Yesterday’s comments from China’s Commerce Ministry spokesperson indicated that there was some “front-running” of exports due to the schedule of tariff hikes that were set to be raised from 10% to 25% on January 1. We have a pause in this tariff rise for now while the US and China continue to negotiate, but markets will want to have a look at the January and February activity surveys for whether we risk a sudden air pocket created by the trade policy showdown.
In addition to reacting to the gyrations in risk-on and risk-off yesterday, AUD came under pressure yesterday as Reserve Bank of Australia governor Philip Lowe was out speaking and indicated that a rate cut and QE remain on the table, even he insisted that the next rate move would likely be a hike. The market has been caught on the wrong foot on AUD in recent days as the US-China negotiations haven’t produced the hoped-for breakthrough. The last several days have put a heavy lid on the currency as almost all rate hike expectations for next year have been priced out and now there is room for pricing in rate cuts if the Australian outlook deteriorates further. The housing downturn in Australia risks leading not only to rate cuts, but bailouts and QE and the first recession Down Under in over a generation next year or in 2020.
A reversal of fortune for AUDUSD traders and AUD pairs more broadly this week has been perhaps the most notable development this week as the front end yields in Australia have collapsed (2-year AUD swap trades at 2.12% vs. 2.2% to start the week and highs above 2.25% recently). The chart looks firmly capped here until proven otherwise and potentially ready for a test of the lows above 0.7000 in coming weeks. Much beyond that, it may be tough to achieve unless we see a Chinese move to float its currency or at least allow it to weaken, and that eventuality possibly bottled up during the 90-day window of trade talks.
USD – the dollar was firmer in early trading today, but interesting to note its weakness against JPY, CHF and even the euro yesterday as US Treasury yields dropped all along the curve. Market getting quite aggressive in pricing a “one more [in December] hike and done for the cycle” scenario. Interesting test of that notion with today’s jobs data.

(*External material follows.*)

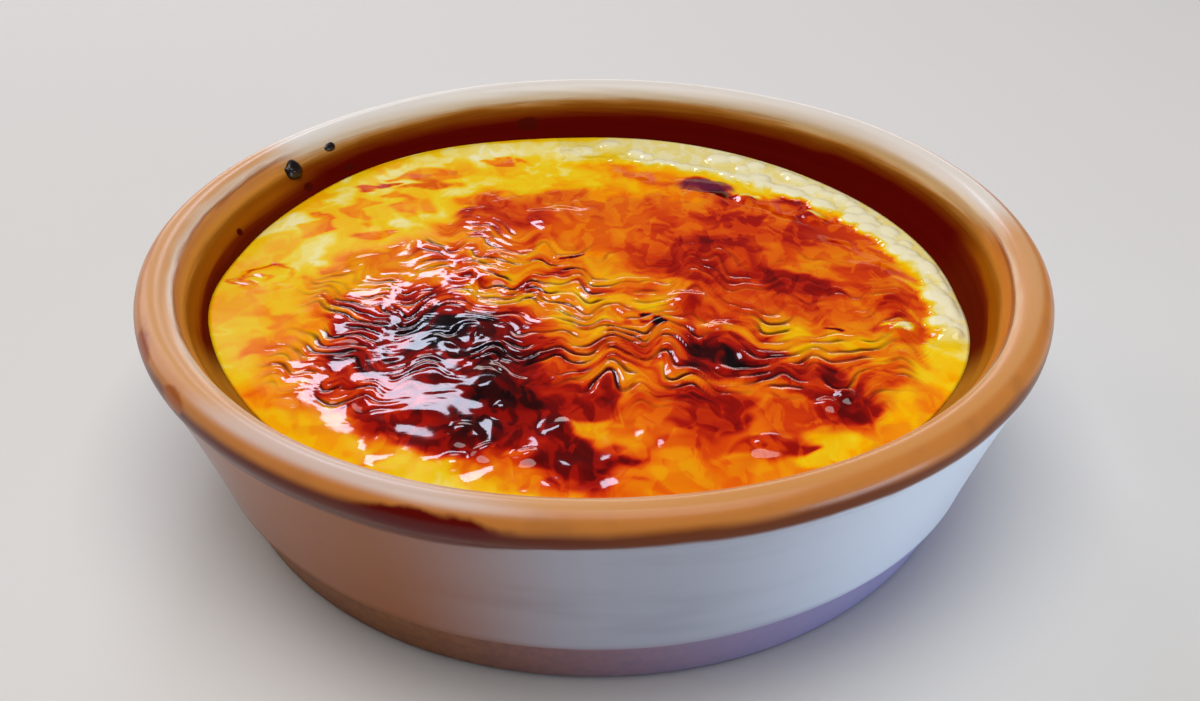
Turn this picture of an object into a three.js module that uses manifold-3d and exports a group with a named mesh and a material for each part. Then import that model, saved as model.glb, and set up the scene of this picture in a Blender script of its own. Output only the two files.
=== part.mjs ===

EUR – the euro not credible as a safe haven if we are headed toward a global slowdown as it is the economic bloc now with the largest surplus and vulnerable to external demand. Still, interesting rallies in pairs like EURCAD and EURAUD suggest middle-of-the-road performance here.
JPY – the yen playing hide-and-seek in catching a safe haven bid yesterday that wasn’t well sustained overnight after the late bounce in equities. Still, JPY crosses away from USDJPY and EURJPY beginning to look heavier and risk off spreading to EM yesterday suggests higher odds of JPY outperforming nearly every other currency if sentiment sours again.
GBP – traders don’t seem to want to touch sterling until there is a better sense of where the Brexit process is headed after what looks an inevitable failure of May’s deal in a parliamentary vote next Tuesday.
CHF – catching a minor safe haven bid yesterday that has lingered and more risk off could see EURCHF pushing toward 1.1200. Will the SNB be there to provide support or not perhaps 1.1000?
AUD – a very material drop in yields at the front end of the Australian yield curve in recent days and Lowe’s comments yesterday (see above) piled onto the move. Have to imagine the highs for AUD are in for most pairs. AUDUSD looks heavy again for a try at the lows .
CAD – duking it out with AUD in the weakest currency sweepstakes as the BoC statement this week drove an enormous downshift in rate expectations – the BoC could be done for the cycle.
NZD – RBNZ may be getting uncomfortable with the kiwi’s recent relative strength – certainly looking a bit overextended here broadly, possibly mostly driven via AUDNZD flow.
SEK – EURSEK bounced as traders shunned smaller currencies. A close above 10.25 would disappoint the bears and we may not get any further direction either way until the other side of the December 20 Riskbank meeting.
NOK – the OPEC meeting not yet producing any hopeful price action in oil markets – that’s about the only source of potential NOK resilience here.